Looking into a mirror you see what is presented in front of you. In the morning maybe it’s the bits of mascara that didn’t come off from the night before or, after a night out – maybe it’s the deep red line on the inside of your lips thanks to the copious amounts of red wine you drank. To each their own, right? We see what we choose to see and what we don’t realize is that it eliminates what is also present. Bamboo is commercially known as a sustainable option for products but what consumers can’t see is what isn’t being reflected in the marketing and reputation of the textile. More specifically, two-way mirrors only show the reflection on one side and clear on the other, allowing one person to see exactly what is going on and one seeing only a reflection. Consumers view the reflection and manufacturers see exactly what is happening within the textile industry.
Bamboo products are often labeled as ‘eco-friendly’, ‘biodegradable’, ‘antimicrobial’ no matter the process that was chosen for its manufacturing. Products’ price tags shaped like leaves with the words `organic ‘ grab environmentally conscious consumers’ eyes. One side of the mirror is visible for the consumer and the other side is what manufacturers and brands choose to show. The information the consumer sees is a greenwashed view of the pros of using bamboo. The positive comparisons of bamboo to other textiles are used in greenwashing while the cons are tucked behind the curtain of the fashion industry.
Although some products may say they contain organically grown bamboo, The Global Organic Textile Standard (GOTS) which is the world’s leading textile standard will not certify chemically manufactured bamboo stating,
“For almost all bamboo fiber used in industrial textile production, not the natural bamboo is used but it is melted and regenerated in a viscose/rayon process and can therefore not be considered as natural or even organic fiber, even if the bamboo plant was certified organic on the field.”
Bamboo is incredibly fast-growing with self-regenerative roots and requires no fertilizers. In comparison to other raw materials like cotton, the advantages of water conservation, no pesticides, and low labor requirements to produce the textile bamboo can be a sustainable alternative. On its face, bamboo is a green fabric but what consumers should be aware of is that the process of manufacturing bamboo into soft fabrics like rayon and viscose contains no trace of bamboo at the end of the process.
No different from cotton, bamboo requires lots of space for farming the crop. When bamboo is planted a monoculture is created which makes it difficult for other plants, insects, and animals to thrive within the ecosystem.
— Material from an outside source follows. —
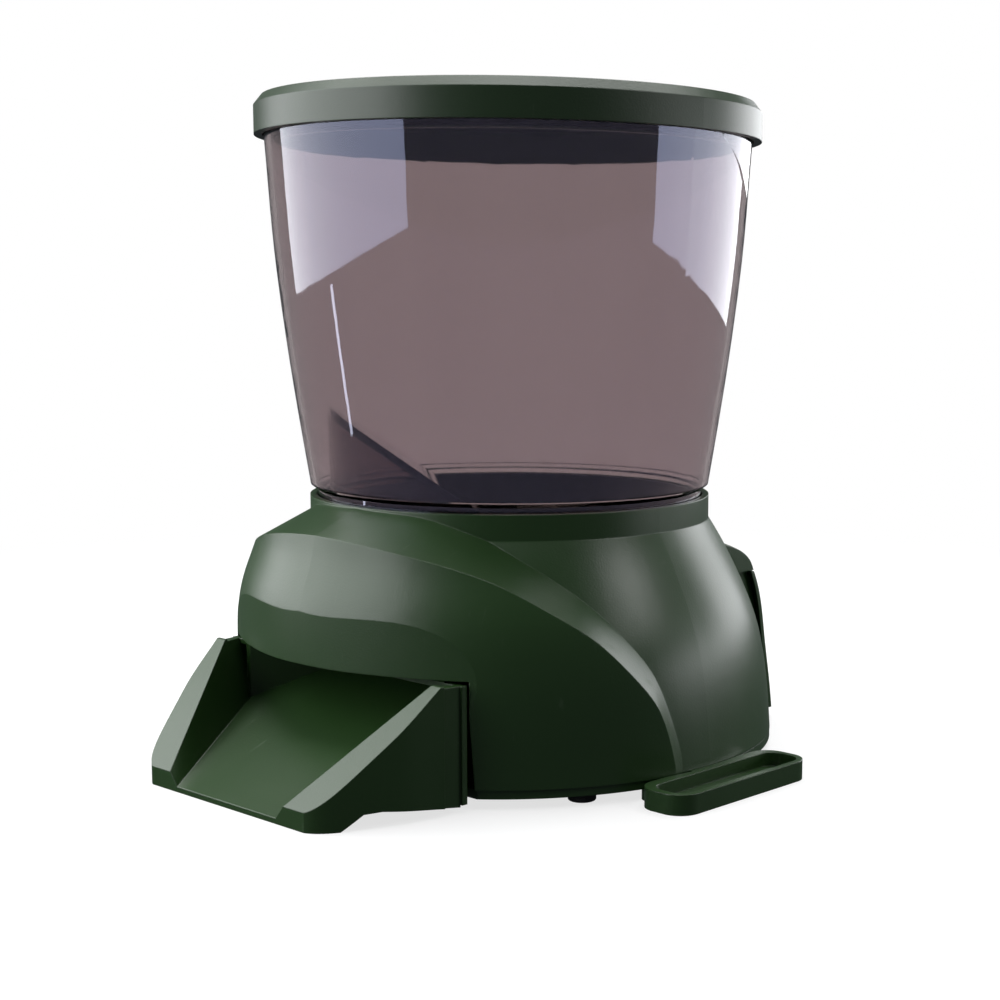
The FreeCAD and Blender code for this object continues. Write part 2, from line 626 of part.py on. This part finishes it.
def gearbox_case():
    case = gearbox_outline(0, GEARBOX_FLOOR_Z, GEARBOX_TOP_Z - 2)
    case = case.cut(gearbox_outline(2, GEARBOX_FLOOR_Z + 2, GEARBOX_TOP_Z))
    case = case.cut(rod(BUSH_R, (0, 0, 40), (0, 0, 50)))
    case = case.cut(place(rod(1.5, (0, 0, GEARBOX_FLOOR_Z + 0.4), (0, 0, 50)), wheel_xy()))
    return case.cut(place(rod(2.2, (0, 0, 40), (0, 0, 50)), MOTOR_XY))


def gearbox_lid():
    plate = gearbox_outline(0, GEARBOX_TOP_Z - 2, GEARBOX_TOP_Z)
    plate = plate.cut(rod(BUSH_R, (0, 0, 60), (0, 0, 70)))
    for x, y in gearbox_posts():
        plate = plate.fuse(rod(3.6, (x, y, GEARBOX_TOP_Z - 1), (x, y, PAN_UNDER_Z)))
        plate = plate.cut(rod(1.5, (x, y, 66), (x, y, 80)))
    return plate.cut(place(rod(1.5, (0, 0, 60), (0, 0, GEARBOX_TOP_Z - 0.4)), wheel_xy()))


def gearbox_screws():
    """Countersunk screws from the pan's floor down into the gearbox's posts."""
    out = []
    for x, y in gearbox_posts():
        head = Part.makeCone(1.45, 2.9, 1.5, Vector(x, y, PAN_FLOOR_Z - 1.5))
        out.append(head.fuse(rod(1.45, (x, y, 69), (x, y, PAN_FLOOR_Z - 1.5))).removeSplitter())
    return out


# ---- Power ----

def cell_centres():
    return [(-1.5 + i) * 2 * (CELL_R + 0.1) for i in range(4)]


def battery_cells():
    cells = []
    z = PLATE_TOP_Z + CELL_R
    for i, x in enumerate(cell_centres()):
        y0, y1 = CELL_FRONT_Y, CELL_FRONT_Y + CELL_LENGTH
        can = rod(CELL_R, (x, y0, z), (x, y1, z))
        can = can.makeFillet(1.5, [e for e in can.Edges if e.BoundBox.YLength < 0.1])
        tip = (y1 - 0.5, y1 + TIP_LENGTH) if i % 2 == 0 else (y0 - TIP_LENGTH, y0 + 0.5)
        cells.append(can.fuse(rod(4.6, (x, tip[0], z), (x, tip[1], z))).removeSplitter())
    return cells


def battery_box():
    room = box(-BAY_HALF - 2, BAY_HALF + 2, BAY_FRONT_Y - 2, BAY_BACK_Y + 2, PLATE_TOP_Z, BAY_TOP_Z)
    room = room.cut(box(-BAY_HALF, BAY_HALF, BAY_FRONT_Y, BAY_BACK_Y, 0, BAY_TOP_Z - 2))
    corner = dome_solid().cut(spun_outline(inset(DOME, WALL + 0.4)))
    return room.cut(corner)


def battery_contacts():
    """Two bridge plates, one at each end of the row of cells."""
    plates = []
    for y in (BAY_FRONT_Y, BAY_BACK_Y - 0.4):
        for x0, x1 in ((-62, -4), (4, 62)):
            plates.append(box(x0, x1, y, y + 0.4, 17, 32))
    return plates


def battery_door():
    door = rounded_box(-BAY_HALF - 3.1, BAY_HALF + 3.1, BAY_FRONT_Y - 3.1, BAY_BACK_Y + 3.1,
                       BODY_FLOOR_Z, 6.4, 3.6)
    door = door.cut(rounded_box(-9, 9, BAY_FRONT_Y + 2, BAY_FRONT_Y + 12, 0, 5.2, 3))
    return door


def dc_socket_place():
    """A point on the dome's rear left, low down, and the outward direction there."""
    out = Vector(-math.sin(math.radians(50)), math.cos(math.radians(50)), 0)
    return out * 110.8 + Vector(0, 0, 26), out


def dc_socket():
    at, out = dc_socket_place()
    barrel = tube(6.0, 3.0, at - out * 11, at + out * 1.0)
    barrel = barrel.fuse(rod(6.0, at - out * 13, at - out * 11))
    nut = rod(8.0, at - out * 6.2, at - out * 3.4).cut(rod(6.0, at - out * 7, at))
    pin = rod(1.0, at - out * 11.5, at - out * 1.0)
    return barrel.fuse(nut).fuse(pin).removeSplitter()


# ---- Rear controls ----

def cover_swing():
    """Room that the cover's top edge needs as it turns about its hinge."""
    edge = cover_band(1.5, 2.7, COVER_TOP_Z - 0.6, COVER_TOP_Z, COVER_HALF + 0.5)
    top = [f for f in edge.Faces if f.BoundBox.ZLength < 1e-3 and f.CenterOfMass.z > COVER_TOP_Z - 0.3]
    path = top[0].common(box(-70, 70, HINGE_Y + 0.5, 200, 0, 200))
    path.translate(Vector(0, 0, 0.4))
    swing = path.Faces[0].revolve(Vector(0, HINGE_Y, HINGE_Z), Vector(1, 0, 0), 105)
    for sx in (-1, 1):
        ring = tube(7.2, 4.8, (sx * 49.4, HINGE_Y, HINGE_Z), (sx * 60, HINGE_Y, HINGE_Z))
        swing = swing.fuse(ring.common(box(-70, 70, 94, 110, 60, 75)))
    return swing


def control_housing():
    """Frame behind the cover, with a shoulder above it that is flush with the cover's outside."""
    seam = COVER_TOP_Z + 0.6
    lower = spun_outline(HOUSING).common(box(-HOUSING_HALF, HOUSING_HALF, 20, 200, 5, seam))
    upper = spun_outline(SHOULDER, tail=[(80, 84.5)])
    upper = upper.common(box(-COVER_HALF, COVER_HALF, 20, 200, seam, 90))
    frame = lower.fuse(upper)
    sleeve = spun_outline(HOUSING).common(box(-47.7, 47.7, PANEL_BACK_Y - 3, 200, 10.3, PANEL_HIGH_Z + 2.3))
    base = dome_solid().fuse(rod(112.4, (0, 0, 0), (0, 0, 9)))
    frame = frame.cut(base).fuse(sleeve)
    frame = frame.cut(box(-46, 46, PANEL_BACK_Y, 200, 12, PANEL_HIGH_Z + 0.5))
    frame = frame.cut(box(-43, 43, 60, 200, 14.5, PANEL_HIGH_Z - 2))
    frame = frame.cut(cover_swing())
    for sx in (-1, 1):
        x0, x1 = sorted((sx * 37.4, sx * 43.6))
        frame = frame.cut(box(x0, x1, 92.6, 130, 60, 100))
        x0, x1 = sorted((sx * 33, sx * 48))
        frame = frame.cut(rod(HINGE_PIN_R, (x0, HINGE_Y, HINGE_Z), (x1, HINGE_Y, HINGE_Z)))
    return max(frame.Solids, key=lambda solid: solid.Volume)


def cover_hinge_pins():
    return both_sides(rod(HINGE_PIN_R, (33.2, HINGE_Y, HINGE_Z), (47.8, HINGE_Y, HINGE_Z)))


def panel_cover():
    flap = cover_band(0, 2.0, 4.4, COVER_TOP_Z, COVER_HALF)
    for sx in (-1, 1):
        x0, x1 = sorted((sx * 38.0, sx * 43.0))
        ear = rod(3.1, (x0, HINGE_Y, HINGE_Z), (x1, HINGE_Y, HINGE_Z))
        web = plate_yz([(94.6, 72.0), (99.0, 76.3), (104.6, 68.2), (106.3, 60.5), (102.0, 64.5)], x0, x1)
        web = web.common(spun_outline(inset(COVER, 0.8) + [(108.8, 74.0), (104.0, 79.5)]))
        flap = flap.fuse(ear).fuse(web)
        flap = flap.cut(rod(HINGE_PIN_R + 0.06, (x0 - 1, HINGE_Y, HINGE_Z), (x1 + 1, HINGE_Y, HINGE_Z)))
    grip = plate_yz([(122.5, 4.4), (126.5, 4.4), (126.5, 6.4), (122.5, 9.5)], -16, 16)
    return flap.fuse(grip).removeSplitter()


def button_places():
    return [(-2 + i) * BUTTON_PITCH for i in range(5)]


def board_posts():
    return [(x, z) for x in (-POST_X, POST_X) for z in POST_Z]


def control_panel():
    low, high = SCREEN_Z
    panel = box(-PANEL_HALF, PANEL_HALF, PANEL_BACK_Y, PANEL_FACE_Y, PANEL_LOW_Z, PANEL_HIGH_Z)
    for x in button_places():
        start, end = (x, PANEL_BACK_Y - 1, BUTTON_Z), (x, PANEL_FACE_Y + 1, BUTTON_Z)
        panel = panel.cut(rod(BUTTON_R + 0.3, start, end))
    panel = panel.cut(box(-26, 26, PANEL_BACK_Y - 1, PANEL_FACE_Y + 1, low, high))
    panel = panel.cut(box(-28.2, 28.2, PANEL_FACE_Y - 1.2, PANEL_FACE_Y + 1, low - 2.2, high + 2.2))
    for x, z in board_posts():
        panel = panel.fuse(tube(2.4, 1.1, (x, BOARD_FRONT_Y, z), (x, PANEL_BACK_Y, z)))
    return panel.removeSplitter()


def lcd_window():
    return box(-28, 28, PANEL_FACE_Y - 1.2, PANEL_FACE_Y, SCREEN_Z[0] - 2, SCREEN_Z[1] + 2)


def lcd_display():
    low, high = SCREEN_Z
    module = box(-29, 29, PANEL_BACK_Y - 4.2, PANEL_BACK_Y - 0.1, low - 3, high + 3)
    glass = box(-25.6, 25.6, PANEL_BACK_Y - 0.2, PANEL_FACE_Y - 1.4, low + 0.4, high - 0.4)
    return module.fuse(glass).removeSplitter()


def button(x):
    back = PANEL_BACK_Y - 1.8
    cap = rod(BUTTON_R, (x, back, BUTTON_Z), (x, PANEL_FACE_Y + 2.2, BUTTON_Z))
    cap = cap.makeFillet(0.7, [e for e in cap.Edges if e.BoundBox.YMin > PANEL_FACE_Y + 2])
    return cap.fuse(rod(BUTTON_R + 1.4, (x, back, BUTTON_Z), (x, back + 1.4, BUTTON_Z))).removeSplitter()


def circuit_board():
    back = BOARD_FRONT_Y - BOARD_THICK
    board = box(-41.5, 41.5, back, BOARD_FRONT_Y, 13.5, 60.5)
    for x, z in board_posts():
        board = board.cut(rod(1.2, (x, back - 2, z), (x, BOARD_FRONT_Y + 2, z)))
    board = board.fuse(box(-12, 8, back - 1.6, back, 38, 50))
    board = board.fuse(box(-34, -22, back - 5.5, back, 20, 34))
    return board.fuse(rod(4, (26, back - 9, 46), (26, back, 46))).removeSplitter()


def switches():
    """Tactile switches under the buttons."""
    out = []
    top = PANEL_BACK_Y - 3.1
    for x in button_places():
        body = box(x - 3, x + 3, BOARD_FRONT_Y, top - 1.4, BUTTON_Z - 3, BUTTON_Z + 3)
        out.append(body.fuse(rod(1.7, (x, top - 1.4, BUTTON_Z), (x, top, BUTTON_Z))))
    return out


def panel_screws():
    head_y = BOARD_FRONT_Y - BOARD_THICK - 1.6
    return [screw((x, head_y, z), (0, 1, 0), 6.0, shank_r=1.05, head_r=2.0, head_h=1.6)
            for x, z in board_posts()]


def battery_springs():
    """Bowed leaf springs that press on the flat end of each cell."""
    out = []
    z = PLATE_TOP_Z + CELL_R
    thick, gap, foot, half_width = 0.35, 0.05, 6.8, 5.0
    for i, x in enumerate(cell_centres()):
        at_back = i % 2 == 1
        plate_y = BAY_BACK_Y - 0.4 if at_back else BAY_FRONT_Y + 0.4
        crown_y = CELL_FRONT_Y + CELL_LENGTH + gap if at_back else CELL_FRONT_Y - gap
        side = -thick if at_back else thick
        under = [(plate_y, -foot), (plate_y, 1.6 - foot), (crown_y - side, -1.6),
                 (crown_y - side, 1.6), (plate_y, foot - 1.6), (plate_y, foot)]
        over = [(plate_y + side, foot), (plate_y + side, foot - 1.5), (crown_y, 1.5),
                (crown_y, -1.5), (plate_y + side, 1.5 - foot), (plate_y + side, -foot)]
        strip = [(y, z + along) for y, along in under + over]
        out.append(plate_yz(strip, x - half_width, x + half_width))
    return out


NODES = {
    "base_shell": base_shell,
    "base_plate": base_plate,
    "rubber_feet": rubber_feet,
    "right_foot_tray": foot_tray,
    "left_foot_tray": lambda: mirrored(foot_tray()),
    "base_screws": base_screws,
    "feed_chute": feed_chute,
    "hopper": hopper,
    "lid": lid,
    "lid_seal": lid_seal,
    "hopper_funnel": hopper_funnel,
    "feed_baffle": feed_baffle,
    "feed_rotor": feed_rotor,
    "rotor_shaft": rotor_shaft,
    "shaft_bushes": shaft_bushes,
    "output_gear": output_gear,
    "compound_gear": compound_gear,
    "wheel_axle": wheel_axle,
    "motor_pinion": motor_pinion,
    "motor_shaft": motor_shaft,
    "drive_motor": drive_motor,
    "gearbox_case": gearbox_case,
    "gearbox_lid": gearbox_lid,
    "gearbox_screws": gearbox_screws,
    "battery_cells": battery_cells,
    "battery_box": battery_box,
    "battery_contacts": battery_contacts,
    "battery_springs": battery_springs,
    "battery_door": battery_door,
    "dc_socket": dc_socket,
    "control_housing": control_housing,
    "cover_hinge_pins": cover_hinge_pins,
    "panel_cover": panel_cover,
    "control_panel": control_panel,
    "lcd_window": lcd_window,
    "lcd_display": lcd_display,
    "circuit_board": circuit_board,
    "switches": switches,
    "panel_screws": panel_screws,
}
BUTTON_NAMES = ("button_up", "button_down", "button_set", "button_mode", "button_feed")


def write(name, shape):
    if isinstance(shape, (list, tuple)):
        shape = Part.makeCompound(shape)
    shape.exportStep("parts/%s.step" % name)
    print(name, len(shape.Solids), shape.isValid(), round(shape.Volume / 1000.0, 2))


os.makedirs("parts", exist_ok=True)
for node, make in NODES.items():
    write(node, make())
for node, x_place in zip(BUTTON_NAMES, button_places()):
    write(node, button(x_place))
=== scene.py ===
import bmesh
import bpy
import math
from mathutils import Matrix, Vector


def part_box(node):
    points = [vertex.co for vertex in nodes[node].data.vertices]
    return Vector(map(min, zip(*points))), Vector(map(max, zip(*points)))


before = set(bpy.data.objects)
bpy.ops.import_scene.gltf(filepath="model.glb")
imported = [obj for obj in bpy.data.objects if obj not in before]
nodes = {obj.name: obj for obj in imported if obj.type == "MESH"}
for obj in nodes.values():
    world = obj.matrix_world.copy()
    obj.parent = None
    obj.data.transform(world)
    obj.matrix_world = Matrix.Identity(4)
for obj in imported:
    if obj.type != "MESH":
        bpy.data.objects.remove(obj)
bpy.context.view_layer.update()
scene = bpy.context.scene
collection = scene.collection

# ---- View ----
# The feeder is seen from its front right corner, a little above the middle of the hopper, with a
# long lens so that its upright sides stay nearly parallel.
CAMERA_AT = Vector((0.55573, -0.54038, 0.19381))
CAMERA_LEAN = math.radians(-0.45)
SENSOR_MM = 36.0
LENS_MM = 65.34
SHIFT_X = -0.1549
SHIFT_Y = 0.0445
view_right = Vector((0.75034, 0.66083, 0.01719))
view_up = Vector((-0.10458, 0.09299, 0.99016))
view_back = view_right.cross(view_up)
lean = Matrix.Rotation(CAMERA_LEAN, 3, view_back)
view_right, view_up = lean @ view_right, lean @ view_up
camera = bpy.data.objects.new("camera", bpy.data.cameras.new("camera"))
collection.objects.link(camera)
placing = Matrix((view_right, view_up, view_back)).transposed().to_4x4()
placing.translation = CAMERA_AT
camera.matrix_world = placing
camera.data.sensor_width = SENSOR_MM
camera.data.lens = LENS_MM
camera.data.shift_x = SHIFT_X
camera.data.shift_y = SHIFT_Y
camera.data.clip_start = 0.01
camera.data.clip_end = 50.0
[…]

Bamboo itself is a highly sustainable crop but the common chemical process used to mass-produce this textile is not sustainable for people or the planet. Innovation beyond the traditional manufacturing processes is how we eliminate waste and improve the quality of the environment.
The process of creating bamboo rayon involves dissolving cellulose material in a chemical solution in effort to produce a pulpy substance which is then pushed through a spinneret which “spins” the fibers into threads and fabrics. Caustic soda and carbon disulfide are some of the extremely toxic chemicals used in the manufacturing process. The reality is that a lot of textiles require a chemical process to produce thread and fabric but those harmful chemicals cannot be recaptured and reused.
According to the MADE-BY Environmental Benchmark for Fibres, Bamboo Viscose and Rayon reside in class E. The scale starts with class A, where Organic Hemp, Mechanically Recycled Nylon, and Recycled Wool fall under. If bamboo was a sustainable textile it would fall under class A but it actually is one classification away from the ‘unclassified textiles’ such as Leather and Alpaca Wool.
There is a light in the textile industry that can be the solution, Tencel. This textile is a class B fiber that originates from renewable raw material wood. Tencel is a certified biobased fiber that is compostable and biodegradable which allows the textile to revert back to the environment. Tencel uses a closed-loop process that recaptures and reuses 99% of the chemical solution used in the manufacturing process, something that bamboo production is not capable of. As brands use marketing and phrasing to hide behind their two-way mirror, it’s the consumer’s opportunity and right to have access to see past the reflection and support ethically sourced products.